One thing I quickly discovered. I'm stubborn. I'm very stubborn. I wasn't going to let myself get beaten by the column or my own fear. I might fail - it often felt like I was going to fail - but I wouldn't quit. And I think the years The Care and Feeding of Warriors stood as a testimony to that effort. Was I always right about the class? No, absolutely not. I made mistakes. I don't know if anyone can ever really work creatively (and what we do is basically the essay, one of my favorite forms of literary art) and not fail, not make mistakes. I know I didn't. But I never surrendered, and that felt important. Failure is always an option, but failing to learn from that failure wasn't. And there were successes as well - the joys of feeling a post hit the community just so. In time, I moved beyond just writing one column - there was some room for general opinion pieces, news posts, and eventually Know Your Lore, the column you're reading now. My role at the website changed.

Good people left, and we kept on keeping on. Let me be clear about this - each and every time someone I respected left the site, I felt the loss, and that means I've felt the loss often over the years. It came to feeling like I was some sort of relic, hired near the end of the first generation of the site, and lurching onward like a revenant of those bygone days. There have been too many people to list, but I remember all of them. Often I stood in the back, a shaggy thing, a less flashy, less interesting (in some ways) presence. I used to go into the comments of other writer's posts and find the trolls therein, the ones who hurl invective for no reason, and I would engage them. Not for my own writing, of course not. You let that stand for itself.

I'm reminded of all the 'feuds' I was supposedly part of, and how strange that is, because no one who has ever worked here has ever been someone I'd want to feud with. From Chase Christian and I going back and forth in the classic rogue/warrior rivalry to the supposition that I don't get along with Adam or Alex because of how we talk to each other on the podcast, the fact is, not one of these people has ever treated me with less than professionalism and, in some cases, far more than I deserved. Working here has helped make me a better person through my interaction with everyone here.

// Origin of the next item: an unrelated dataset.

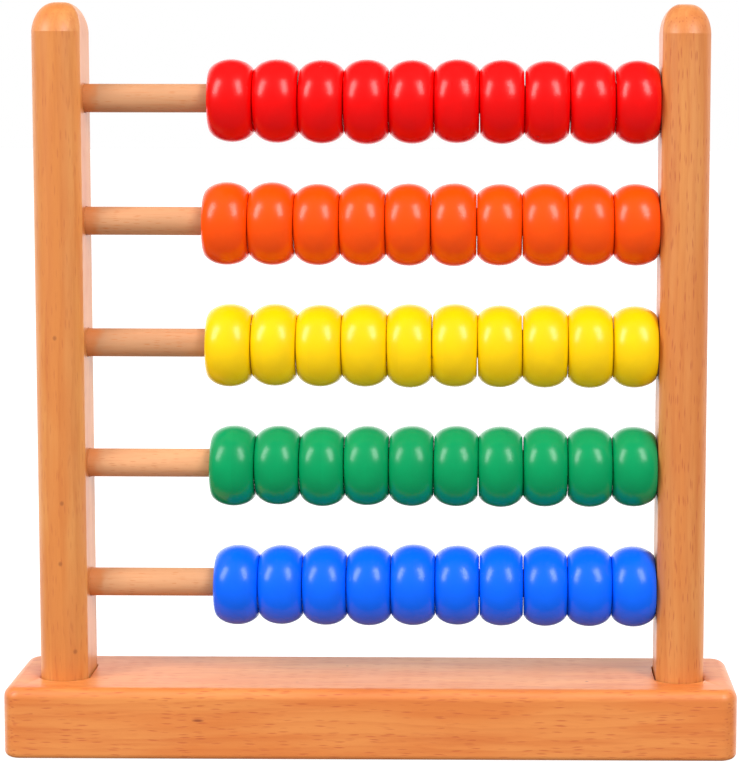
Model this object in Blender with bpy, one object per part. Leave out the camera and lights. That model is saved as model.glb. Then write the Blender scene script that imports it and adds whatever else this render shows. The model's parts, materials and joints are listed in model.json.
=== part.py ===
"""Children's counting frame: a beech base, two posts, five dowels and ten painted beads on each dowel.

Run with: blender --background --python part.py
Metres, +Z up. +X runs along the dowels, the front faces -Y, and the origin is the middle of the
base's underside. The beads are modelled pushed up against the right post.
"""

from math import asin, cos, pi, radians, sin

import bmesh
import bpy
from mathutils import Matrix

# Base
BASE_LENGTH = 0.206
BASE_DEPTH = 0.040
BASE_HEIGHT = 0.020
BASE_CORNER_RADIUS = 0.005
BASE_TOP_EDGE_RADIUS = 0.003
BASE_BOTTOM_EDGE_RADIUS = 0.001

# Posts: flat sides, and a front and back that bow out in one arc each
POST_SPACING = 0.175
POST_WIDTH = 0.0134
POST_DEPTH = 0.0224
POST_BOW = 0.0042
POST_TOP = 0.211
POST_CROWN_HEIGHT = 0.0083
POST_CROWN_INSET = 0.0054
FOOT_DEPTH = 0.012

# Dowels
ROD_DIAMETER = 0.008
ROD_SEAT_DEPTH = 0.008
TOP_ROD_HEIGHT = 0.1843
ROD_PITCH = 0.0345

# Beads
BEAD_BORE = 0.0100
BEAD_CROWN_HEIGHT = 0.0034
BEAD_CROWN_HALF_WIDTH = 0.0026
BEADS_PER_ROD = 10

# Clearance between neighbouring pieces
GAP = 0.0003

# Facets
ROUND_SEGMENTS = 16
CORNER_SEGMENTS = 4
BOW_SEGMENTS = 8
EDGE_STEPS = 3
CROWN_STEPS = 4

# Each row from the top: the width and diameter its beads were turned to, and their paint
ROWS = {
    "red": (0.01235, 0.0235, (0.80, 0.004, 0.004)),
    "orange": (0.01252, 0.0232, (0.90, 0.09, 0.005)),
    "yellow": (0.01245, 0.0235, (0.95, 0.62, 0.005)),
    "green": (0.01236, 0.0228, (0.005, 0.28, 0.085)),
    "blue": (0.01227, 0.0228, (0.005, 0.11, 0.85)),
}
BEECH = (0.72, 0.31, 0.12)
PALE_BEECH = (0.74, 0.43, 0.22)

HALF_POST = POST_WIDTH / 2
INNER_FACE = POST_SPACING / 2 - HALF_POST
BEAD_HANG = (BEAD_BORE - ROD_DIAMETER) / 2 - GAP
ALONG_X = Matrix.Rotation(radians(90), 4, "Y")


def clear_scene():
    for ob in list(bpy.data.objects):
        bpy.data.objects.remove(ob, do_unlink=True)


def make_material(name, colour, roughness):
    mat = bpy.data.materials.new(name)
    mat.use_nodes = True
    shader = mat.node_tree.nodes["Principled BSDF"]
    shader.inputs["Base Color"].default_value = (*colour, 1.0)
    shader.inputs["Roughness"].default_value = roughness
    shader.inputs["Metallic"].default_value = 0.0
    mat.diffuse_color = (*colour, 1.0)
    return mat


def make_object(name, bm, location, material, parent=None):
    """Give the mesh an object whose faces point outwards, placed at the given point."""
    bmesh.ops.recalc_face_normals(bm, faces=bm.faces)
    mesh = bpy.data.meshes.new(name)
    bm.to_mesh(mesh)
    bm.free()
    mesh.shade_smooth()
    mesh.set_sharp_from_angle(angle=radians(40))
    ob = bpy.data.objects.new(name, mesh)
    ob.location = location
    ob.parent = parent
    bpy.context.collection.objects.link(ob)
    if material:
        mesh.materials.append(material)
    return ob


def make_cutter(name, bm, location):
    cutter = make_object(name, bm, location, None)
    cutter.hide_render = True
    cutter.display_type = "WIRE"
    return cutter


def cut(ob, cutter):
    mod = ob.modifiers.new(cutter.name, "BOOLEAN")
    mod.operation = "DIFFERENCE"
    mod.solver = "EXACT"
    mod.object = cutter


def rounded_rectangle(length, depth, radius):
    """Points round a rectangle whose corners are arcs."""
    points = []
    for corner, (side_x, side_y) in enumerate(((1, 1), (-1, 1), (-1, -1), (1, -1))):
        for step in range(CORNER_SEGMENTS + 1):
            angle = (corner + step / CORNER_SEGMENTS) * pi / 2
            x = side_x * (length / 2 - radius) + radius * cos(angle)
            y = side_y * (depth / 2 - radius) + radius * sin(angle)
            points.append((x, y))
    return points


def bowed_outline(width, depth, bow):
    """Points round a post: two flat sides, joined at the front and back by arcs."""
    radius = (width**2 / 4 + bow**2) / (2 * bow)
    reach = asin(width / 2 / radius)
    points = []
    for end in (1, -1):
        for step in range(BOW_SEGMENTS + 1):
            angle = (1 - 2 * step / BOW_SEGMENTS) * reach
            x = end * radius * sin(angle)
            y = end * (depth / 2 - radius + radius * cos(angle))
            points.append((x, y))
    return points


def stack_rings(rings):
    """A closed solid through level outlines, each a height and its points, from the bottom up."""
    bm = bmesh.new()
    levels = [[bm.verts.new((x, y, z)) for x, y in outline] for z, outline in rings]
    for lower, upper in zip(levels, levels[1:]):
        for i in range(len(lower)):
            j = (i + 1) % len(lower)
            bm.faces.new((lower[i], lower[j], upper[j], upper[i]))
    bm.faces.new(levels[0][::-1])
    bm.faces.new(levels[-1])
    bmesh.ops.remove_doubles(bm, verts=bm.verts, dist=1e-6)
    return bm


def edge_rings(length, depth, radius, height, inset, rise, steps, upward):
    """Outlines of an edge rounded over a quarter turn that starts or ends at the given height."""
    rings = []
    for step in range(steps + 1):
        angle = step / steps * pi / 2
        shrink = inset * (1 - cos(angle))
        outline = rounded_rectangle(length - 2 * shrink, depth - 2 * shrink, radius - shrink)
        rings.append((height + (rise if upward else -rise) * sin(angle), outline))
    return rings if upward else rings[::-1]


def cylinder(diameter, length):
    """A closed cylinder along X, centred on the origin."""
    bm = bmesh.new()
    bmesh.ops.create_cone(
        bm,
        cap_ends=True,
        segments=ROUND_SEGMENTS,
        radius1=diameter / 2,
        radius2=diameter / 2,
        depth=length,
        matrix=ALONG_X,
    )
    return bm


def rod_height(row):
    return TOP_ROD_HEIGHT - row * ROD_PITCH


def make_base(material, parent):
    """The block, with a round-ended socket for the foot of each post."""
    size = BASE_LENGTH, BASE_DEPTH, BASE_CORNER_RADIUS
    low, high = BASE_BOTTOM_EDGE_RADIUS, BASE_TOP_EDGE_RADIUS
    rings = edge_rings(*size, low, low, low, 1, upward=False)
    rings += edge_rings(*size, BASE_HEIGHT - high, high, high, EDGE_STEPS, upward=True)
    base = make_object("base", stack_rings(rings), (0, 0, 0), material, parent)
    outline = bowed_outline(POST_WIDTH + 2 * GAP, POST_DEPTH + 2 * GAP, POST_BOW)
    for side, name in ((-1, "left"), (1, "right")):
        floor = BASE_HEIGHT - FOOT_DEPTH - GAP
        bm = stack_rings([(floor, outline), (BASE_HEIGHT + FOOT_DEPTH, outline)])
        cut(base, make_cutter(f"socket_{name}", bm, (side * POST_SPACING / 2, 0, 0)))


def make_post(name, side, material, parent):
    """A post with a domed crown and five blind holes in its inner face for the dowels."""
    start = POST_TOP - POST_CROWN_HEIGHT
    rings = [(BASE_HEIGHT - FOOT_DEPTH, bowed_outline(POST_WIDTH, POST_DEPTH, POST_BOW))]
    for step in range(CROWN_STEPS + 1):
        angle = step / CROWN_STEPS * pi / 2
        shrink = 2 * POST_CROWN_INSET * (1 - cos(angle))
        width = POST_WIDTH - shrink
        outline = bowed_outline(width, POST_DEPTH - shrink, POST_BOW * width / POST_WIDTH)
        rings.append((start + POST_CROWN_HEIGHT * sin(angle), outline))
    x = side * POST_SPACING / 2
    post = make_object(name, stack_rings(rings), (x, 0, 0), material, parent)
    depth = ROD_SEAT_DEPTH + GAP
    for row, colour in enumerate(ROWS):
        hole = cylinder(ROD_DIAMETER + 2 * GAP, 2 * depth)
        place = (side * INNER_FACE, 0, rod_height(row))
        cut(post, make_cutter(f"{name}_hole_{colour}", hole, place))


def make_rod(row, colour, material, parent):
    length = 2 * (INNER_FACE + ROD_SEAT_DEPTH)
    place = (0, 0, rod_height(row))
    make_object(f"rod_{colour}", cylinder(ROD_DIAMETER, length), place, material, parent)


def bead_mesh(width, diameter):
    """A turned ring about X: straight bore, flat sides, and a crown rounded over."""
    half = width / 2
    outer = diameter / 2
    shoulder = outer - BEAD_CROWN_HEIGHT
    profile = [
        (-half, BEAD_BORE / 2),
        (-half, shoulder),
        (-BEAD_CROWN_HALF_WIDTH, outer),
        (BEAD_CROWN_HALF_WIDTH, outer),
        (half, shoulder),
        (half, BEAD_BORE / 2),
    ]
    bm = bmesh.new()
    rings = []
    for segment in range(ROUND_SEGMENTS):
        angle = segment * 2 * pi / ROUND_SEGMENTS
        rings.append([bm.verts.new((x, r * sin(angle), r * cos(angle))) for x, r in profile])
    for here, there in zip(rings, rings[1:] + rings[:1]):
        for i in range(len(profile)):
            j = (i + 1) % len(profile)
            bm.faces.new((here[i], there[i], there[j], here[j]))
    return bm


def make_beads(row, colour, width, diameter, material, parent):
    """Ten beads, counted from the left, hanging on the dowel against the right post."""
    for number in range(1, BEADS_PER_ROD + 1):
        steps = BEADS_PER_ROD - number
        x = INNER_FACE - GAP - width / 2 - steps * (width + GAP)
        place = (x, 0, rod_height(row) - BEAD_HANG)
        make_object(
            f"bead_{colour}_{number}", bead_mesh(width, diameter), place, material, parent
        )


def main():
    clear_scene()
    frame = bpy.data.objects.new("counting_frame", None)
    bpy.context.collection.objects.link(frame)
    make_base(make_material("base_beech", BEECH, 0.4), frame)
    make_post("post_left", -1, make_material("left_post_beech", BEECH, 0.4), frame)
    make_post("post_right", 1, make_material("right_post_beech", BEECH, 0.4), frame)
    for row, (colour, (width, diameter, paint)) in enumerate(ROWS.items()):
        enamel = make_material(f"{colour}_paint", paint, 0.25)
        make_rod(row, colour, make_material(f"{colour}_rod_beech", PALE_BEECH, 0.6), frame)
        make_beads(row, colour, width, diameter, enamel, frame)


main()
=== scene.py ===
"""A child's wooden counting frame: fifty painted beads on five dowels between two beech posts.

It is laid out as an add-on. Each operator builds one piece, or one group of like pieces,
around the fixed frame that is loaded first, and the panel lists them all.
"""

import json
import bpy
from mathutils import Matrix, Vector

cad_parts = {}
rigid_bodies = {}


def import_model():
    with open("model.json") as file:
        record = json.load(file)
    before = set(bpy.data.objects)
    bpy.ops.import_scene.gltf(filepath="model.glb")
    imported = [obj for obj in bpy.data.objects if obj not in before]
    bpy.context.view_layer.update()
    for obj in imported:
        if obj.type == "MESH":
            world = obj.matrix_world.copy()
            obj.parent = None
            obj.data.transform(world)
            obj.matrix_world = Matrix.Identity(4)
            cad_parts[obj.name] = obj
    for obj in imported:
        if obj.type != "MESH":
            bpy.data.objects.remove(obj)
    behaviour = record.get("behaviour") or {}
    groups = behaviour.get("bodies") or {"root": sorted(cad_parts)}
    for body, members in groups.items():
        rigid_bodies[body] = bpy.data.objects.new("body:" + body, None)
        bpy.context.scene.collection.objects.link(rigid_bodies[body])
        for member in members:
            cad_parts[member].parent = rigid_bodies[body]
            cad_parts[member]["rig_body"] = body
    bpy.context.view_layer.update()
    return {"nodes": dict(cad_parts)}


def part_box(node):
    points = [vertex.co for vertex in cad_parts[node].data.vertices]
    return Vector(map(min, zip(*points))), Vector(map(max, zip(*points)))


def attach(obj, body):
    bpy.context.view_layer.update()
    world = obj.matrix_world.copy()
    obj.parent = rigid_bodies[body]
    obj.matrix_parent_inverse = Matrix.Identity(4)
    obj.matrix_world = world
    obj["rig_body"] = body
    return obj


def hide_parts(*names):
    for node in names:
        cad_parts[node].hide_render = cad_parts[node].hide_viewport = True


bl_info = {
    "name": "Wooden Counting Frame",
    "version": (1, 0, 0),
    "blender": (4, 5, 0),
    "location": "3D View > Sidebar > Counting Frame",
    "description": "Builds a beech counting frame with five rows of painted sliding beads",
    "category": "Add Mesh",
}

from math import asin, cos, pi, radians, sin, sqrt

import bmesh
import bpy
from bpy.props import FloatProperty, FloatVectorProperty, IntProperty, PointerProperty
from bpy.types import Operator, Panel, PropertyGroup
from mathutils import Matrix, Vector

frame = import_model()

MM = 0.001
ROWS = ("red", "orange", "yellow", "green", "blue")
BEADS_PER_ROW = 10
POSTS = ("post_left", "post_right")
WHITE = (1.0, 1.0, 1.0)

# Each post: where its pith lies, how wide its growth rings are and how strong its flecks
POST_WOOD = (
    ((0.012, 0.046), 3.6 * MM, 0.55),
    ((0.004, 0.021), 2.4 * MM, 1.0),
)

# The left post's knots: height as a share of the post's, and place across it from -1 to 1
POST_KNOTS = ((0.54, -0.1), (0.31, 0.1), (0.225, 0.0), (0.10, 0.55))
POST_KNOT_SIZE = (0.8 * MM, 3 * MM, 1.0 * MM)
POST_KNOT_DEPTH = 0.55

# Brightness of each dowel's wood, from the top
DOWEL_SHADES = (0.80, 0.88, 0.83, 1.0, 0.92)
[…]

This past year has been some of the hardest work we've ever done. We lost our class columns, which for me was a body blow - I came here to write The Care and Feeding of Warriors and it felt wrong for it to end. I felt like I had more to say about the class. I tried to give it a good sendoff, but I admit to having been heartbroken, and not just for myself. But we kept working. This site did some excellent work over the past year, covered the Warlords launch, and in general I'm proud of what we accomplished, what we built. In many ways I don't know if I'll ever be part of anything this great again. I hope so, but it's hard to say. The team here made the experience. It was the first time I ever felt accepted for my quirks and respected for my strengths as a writer.

As I write this, it's been seven years, seven months and seventeen days since I started writing for WoW Insider. There are regrets - I never got to go to BlizzCon, for instance. But there are also triumphs - I got a piece of in-game gear named after me, I got to write The Care and Feeding of Warriors for the entirety of its existence (making me the only writer on the site who was the sole writer on a class column in the history of the site), and I got to talk to all of you. You never really took it easy on me, but I came to appreciate that. You're good eggs, and I'm glad to have been part of your day.

I don't know what the future holds. I could name specific people and thank them, but in the end, I'd be thanking just about everyone who ever worked here. I probably wasn't the best choice. It probably would have been better if the other person got hired. But for me, it was the best possible outcome, and I'm proud and humble to have gotten to do it. I've written millions of words here. I've worked here for that aforementioned seven years, seven months and seventeen days. And I'm so very grateful for each and every one of those days, and each and every one of you who ever stopped and told me that you enjoyed what we do here.

This has been a gift, and I thank you for it. It has been the best job I've ever had.